PROBLEM DESCRIPTION:
Extract every line that contains the word "value".

(Parts and joints as JSON)

"""

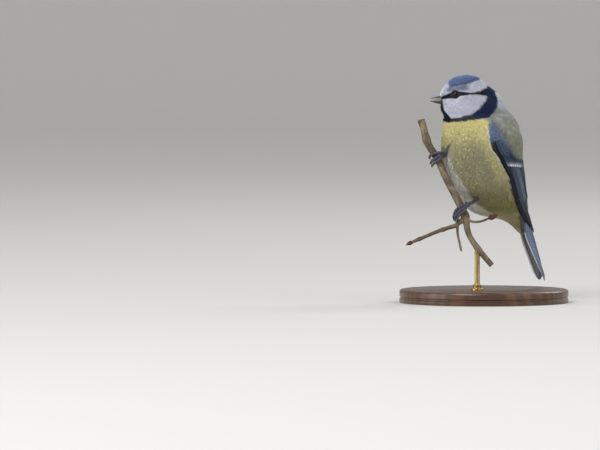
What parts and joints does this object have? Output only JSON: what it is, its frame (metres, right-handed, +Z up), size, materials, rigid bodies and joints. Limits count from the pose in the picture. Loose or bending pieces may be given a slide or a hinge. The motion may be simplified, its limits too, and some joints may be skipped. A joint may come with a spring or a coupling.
{
  "type": "blue tit model",
  "caption": "Life-size still model of a blue tit clinging upright to a short cut branch, on a small round display stand.",
  "frame": {"origin": "centre of the underside of the stand's base", "axes": "+Z up; the bill points along -X; the bird's breast faces between -X and -Y, and -Y is the side towards the viewer"},
  "size_m": [0.088, 0.088, 0.1185],
  "materials": {
    "head_plumage": "matte feathers, blue-capped and white-cheeked",
    "body_plumage": "matte feathers, yellow below and olive above",
    "flight_feathers": "smooth slate-blue vanes",
    "eye": "dark and glossy",
    "bill": "dark horn, softly glossy",
    "leg_skin": "slate-blue scaled skin",
    "claw": "dark horn",
    "branch": "rough bark",
    "stand_base": "dark satin varnish",
    "stand_rod": "satin"
  },
  "bodies": {
    "root": {"head": "head_plumage", "neck": "head_plumage", "torso": "body_plumage", "wing_left": "flight_feathers", "wing_right": "flight_feathers", "tail": "flight_feathers", "eye_left": "eye", "eye_right": "eye", "bill_upper": "bill", "bill_lower": "bill", "leg_left": "leg_skin", "leg_right": "leg_skin", "foot_left": "leg_skin", "foot_right": "leg_skin", "claw_left_1": "claw", "claw_left_2": "claw", "claw_left_3": "claw", "claw_left_4": "claw", "claw_right_1": "claw", "claw_right_2": "claw", "claw_right_3": "claw", "claw_right_4": "claw", "perch_branch": "branch", "stand_base": "stand_base", "stand_rod": "stand_rod"}
  },
  "joints": []
}
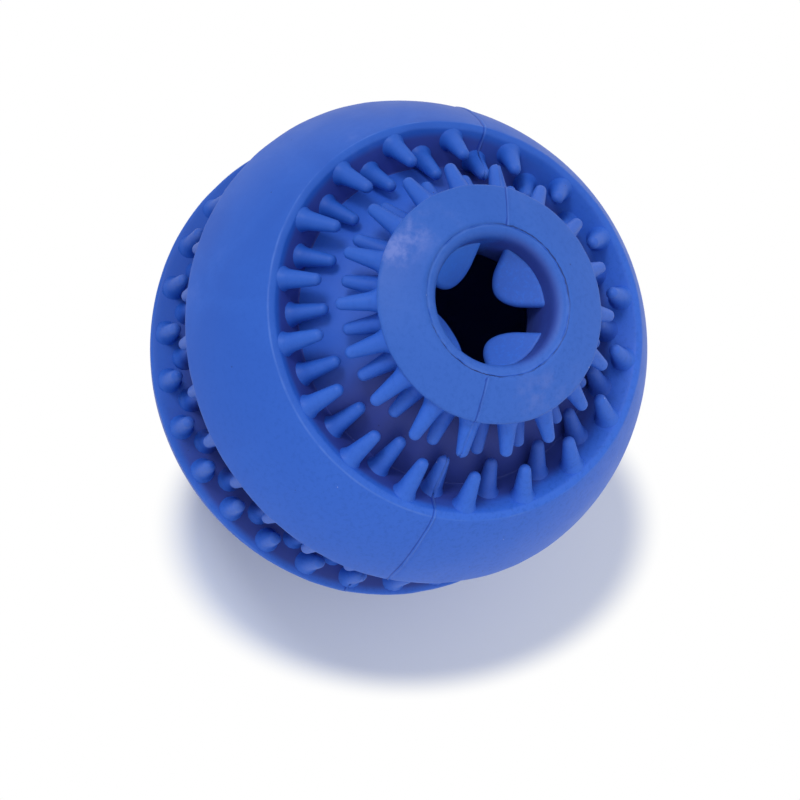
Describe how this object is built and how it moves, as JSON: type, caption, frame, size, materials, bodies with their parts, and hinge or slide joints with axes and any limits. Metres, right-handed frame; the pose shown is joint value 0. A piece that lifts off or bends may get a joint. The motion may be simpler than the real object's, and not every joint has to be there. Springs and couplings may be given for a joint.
{
  "type": "treat dispensing ball",
  "caption": "Hollow rubber treat ball with a flapped mouth at each end, wide chewing bands and grooves full of cone-shaped cleaning nubs.",
  "frame": {"origin": "centre of the rear mouth's rim, on the surface that the ball stands on", "axes": "+Z along the ball's axis, from the rear mouth to the front mouth; +X in the plane of the mould line, between two flaps"},
  "size_m": [0.078, 0.078, 0.0789],
  "materials": {
    "ball_rubber": "matt moulded rubber with a dusty bloom and light scuffs",
    "flap_rubber": "smooth moulded rubber, softer and a little deeper in colour"
  },
  "bodies": {
    "ball": {"front_core": "ball_rubber", "rear_core": "ball_rubber", "front_collar": "ball_rubber", "rear_collar": "ball_rubber", "front_band": "ball_rubber", "rear_band": "ball_rubber", "front_collar_outer_nubs": "ball_rubber", "front_collar_inner_nubs": "ball_rubber", "front_band_outer_nubs": "ball_rubber", "front_band_inner_nubs": "ball_rubber", "front_equator_outer_nubs": "ball_rubber", "front_equator_inner_nubs": "ball_rubber", "rear_collar_outer_nubs": "ball_rubber", "rear_collar_inner_nubs": "ball_rubber", "rear_band_outer_nubs": "ball_rubber", "rear_band_inner_nubs": "ball_rubber", "rear_equator_outer_nubs": "ball_rubber", "rear_equator_inner_nubs": "ball_rubber"},
    "front_flap_1": {"front_flap_1": "flap_rubber"},
    "front_flap_2": {"front_flap_2": "flap_rubber"},
    "front_flap_3": {"front_flap_3": "flap_rubber"},
    "front_flap_4": {"front_flap_4": "flap_rubber"},
    "rear_flap_1": {"rear_flap_1": "flap_rubber"},
    "rear_flap_2": {"rear_flap_2": "flap_rubber"},
    "rear_flap_3": {"rear_flap_3": "flap_rubber"},
    "rear_flap_4": {"rear_flap_4": "flap_rubber"}
  },
  "joints": [
    {"name": "front_flap_1_bend", "type": "hinge", "parent": "ball", "child": "front_flap_1", "pos_m": [0.0058, 0.0058, 0.07216], "axis": [0.7071, -0.7071, 0], "range_deg": [-75, 32], "stiffness_Nm_per_rad": 0.003},
    {"name": "front_flap_2_bend", "type": "hinge", "parent": "ball", "child": "front_flap_2", "pos_m": [-0.0058, 0.0058, 0.07216], "axis": [0.7071, 0.7071, 0], "range_deg": [-75, 32], "stiffness_Nm_per_rad": 0.003},
    {"name": "front_flap_3_bend", "type": "hinge", "parent": "ball", "child": "front_flap_3", "pos_m": [-0.0058, -0.0058, 0.07216], "axis": [-0.7071, 0.7071, 0], "range_deg": [-75, 32], "stiffness_Nm_per_rad": 0.003},
    {"name": "front_flap_4_bend", "type": "hinge", "parent": "ball", "child": "front_flap_4", "pos_m": [0.0058, -0.0058, 0.07216], "axis": [-0.7071, -0.7071, 0], "range_deg": [-75, 32], "stiffness_Nm_per_rad": 0.003},
    {"name": "rear_flap_1_bend", "type": "hinge", "parent": "ball", "child": "rear_flap_1", "pos_m": [0.0058, 0.0058, 0.0067], "axis": [-0.7071, 0.7071, 0], "range_deg": [-75, 32], "stiffness_Nm_per_rad": 0.003},
    {"name": "rear_flap_2_bend", "type": "hinge", "parent": "ball", "child": "rear_flap_2", "pos_m": [-0.0058, 0.0058, 0.0067], "axis": [-0.7071, -0.7071, 0], "range_deg": [-75, 32], "stiffness_Nm_per_rad": 0.003},
    {"name": "rear_flap_3_bend", "type": "hinge", "parent": "ball", "child": "rear_flap_3", "pos_m": [-0.0058, -0.0058, 0.0067], "axis": [0.7071, -0.7071, 0], "range_deg": [-75, 32], "stiffness_Nm_per_rad": 0.003},
    {"name": "rear_flap_4_bend", "type": "hinge", "parent": "ball", "child": "rear_flap_4", "pos_m": [0.0058, -0.0058, 0.0067], "axis": [0.7071, 0.7071, 0], "range_deg": [-75, 32], "stiffness_Nm_per_rad": 0.003}
  ]
}
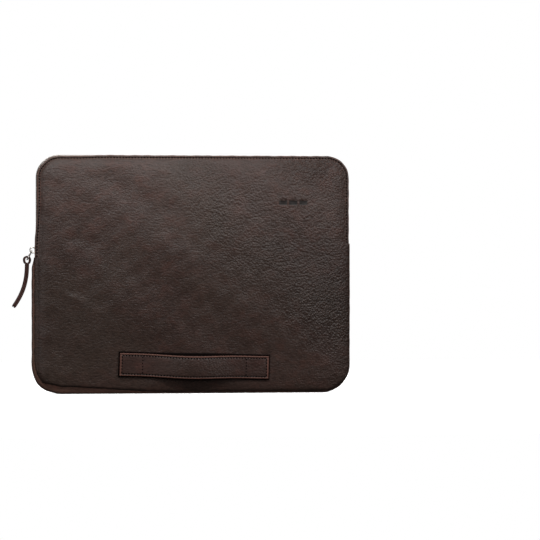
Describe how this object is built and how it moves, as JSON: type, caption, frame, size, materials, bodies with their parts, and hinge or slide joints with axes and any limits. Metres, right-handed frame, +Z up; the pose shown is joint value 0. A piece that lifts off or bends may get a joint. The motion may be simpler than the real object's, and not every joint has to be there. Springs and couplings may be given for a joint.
{
  "type": "laptop sleeve",
  "caption": "Padded leather laptop sleeve that stands on its bottom gusset, with a zip round its upper edge, a slider with ring and leather pull, and a sewn grab strap on the lower front.",
  "frame": {"origin": "middle of the flat bottom of the gusset, which the sleeve stands on", "axes": "+Z up, +X to the right as seen from the front, -Y out of the front face with the strap; the zip slider is on the -X side"},
  "size_m": [0.3533, 0.0368, 0.247],
  "materials": {
    "leather": "dark brown pebbled cow leather, satin",
    "strap_leather": "dark brown leather with bare cut edges, satin",
    "foam": "thin grey padding",
    "lining": "brown napped cloth",
    "zip_tape": "dark brown woven tape",
    "zip_teeth": "dark metal",
    "slider_metal": "polished nickel",
    "thread": "dark brown waxed thread"
  },
  "bodies": {
    "sleeve": {"back_leather": "leather", "front_leather_lower": "leather", "gusset_leather_left": "leather", "gusset_leather_bottom": "leather", "gusset_leather_right": "leather", "grab_strap_face": "strap_leather", "grab_strap_backing": "strap_leather", "back_foam": "foam", "front_foam_lower": "foam", "gusset_foam_left": "foam", "gusset_foam_bottom": "foam", "gusset_foam_right": "foam", "back_lining": "lining", "front_lining_lower": "lining", "gusset_lining_left": "lining", "gusset_lining_bottom": "lining", "gusset_lining_right": "lining", "back_zip_tape_left": "zip_tape", "back_zip_tape_top": "zip_tape", "back_zip_tape_right": "zip_tape", "front_zip_tape_left_end": "zip_tape", "front_zip_tape_right_end": "zip_tape", "back_zip_teeth_left": "zip_teeth", "back_zip_teeth_top": "zip_teeth", "back_zip_teeth_right": "zip_teeth", "front_zip_teeth_left_end": "zip_teeth", "front_zip_teeth_right_end": "zip_teeth", "zip_stop_left_front": "slider_metal", "zip_stop_left_back": "slider_metal", "zip_stop_right": "slider_metal", "back_edge_thread": "thread", "strap_border_thread": "thread", "strap_left_thread": "thread", "strap_right_thread": "thread"},
    "flap": {"front_leather_upper": "leather", "front_foam_upper": "foam", "front_lining_upper": "lining", "front_zip_tape_left": "zip_tape", "front_zip_tape_top": "zip_tape", "front_zip_tape_right": "zip_tape", "front_zip_teeth_left": "zip_teeth", "front_zip_teeth_top": "zip_teeth", "front_zip_teeth_right": "zip_teeth", "front_edge_thread": "thread"},
    "slider": {"zip_slider": "slider_metal"},
    "ring": {"pull_ring": "slider_metal"},
    "pull_tab": {"leather_pull_tab": "strap_leather"}
  },
  "joints": [
    {"name": "flap_fold", "type": "hinge", "parent": "sleeve", "child": "flap", "pos_m": [0, -0.012, 0.164], "axis": [1, 0, 0], "range_deg": [0, 90], "stiffness_Nm_per_rad": 0.05},
    {"name": "zip_slide", "type": "slide", "parent": "sleeve", "child": "slider", "axis": [0, 0, 1], "range_m": [0, 0.065]},
    {"name": "ring_swing", "type": "hinge", "parent": "slider", "child": "ring", "pos_m": [-0.16738, 0, 0.14785], "axis": [0, 1, 0], "range_deg": [-5, 100]},
    {"name": "pull_tab_swing", "type": "hinge", "parent": "ring", "child": "pull_tab", "pos_m": [-0.17242, 0, 0.13875], "axis": [0, 1, 0], "range_deg": [-5, 50]}
  ]
}
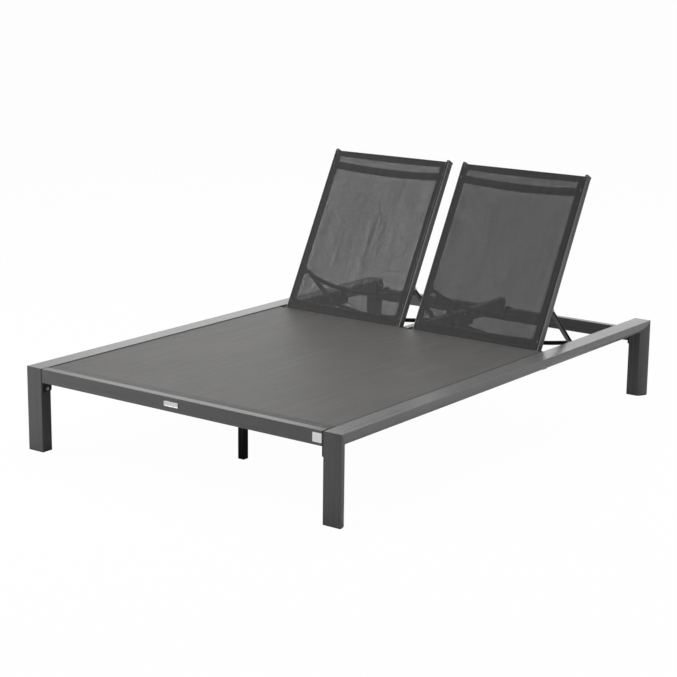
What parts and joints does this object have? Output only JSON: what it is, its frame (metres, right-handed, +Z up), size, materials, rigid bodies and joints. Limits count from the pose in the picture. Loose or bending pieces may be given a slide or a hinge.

"""

CORRECT RESULT:
Describe how this object is built and how it moves, as JSON: type, caption, frame, size, materials, bodies with their parts, and hinge or slide joints with axes and any limits. Metres, right-handed frame; the pose shown is joint value 0. A piece that lifts off or bends may get a joint. The motion may be simpler than the real object's, and not every joint has to be there. Springs and couplings may be given for a joint.
Describe how this object is built and how it moves, as JSON: type, caption, frame, size, materials, bodies with their parts, and hinge or slide joints with axes and any limits. Metres, right-handed frame, +Z up; the pose shown is joint value 0. A piece that lifts off or bends may get a joint. The motion may be simpler than the real object's, and not every joint has to be there. Springs and couplings may be given for a joint.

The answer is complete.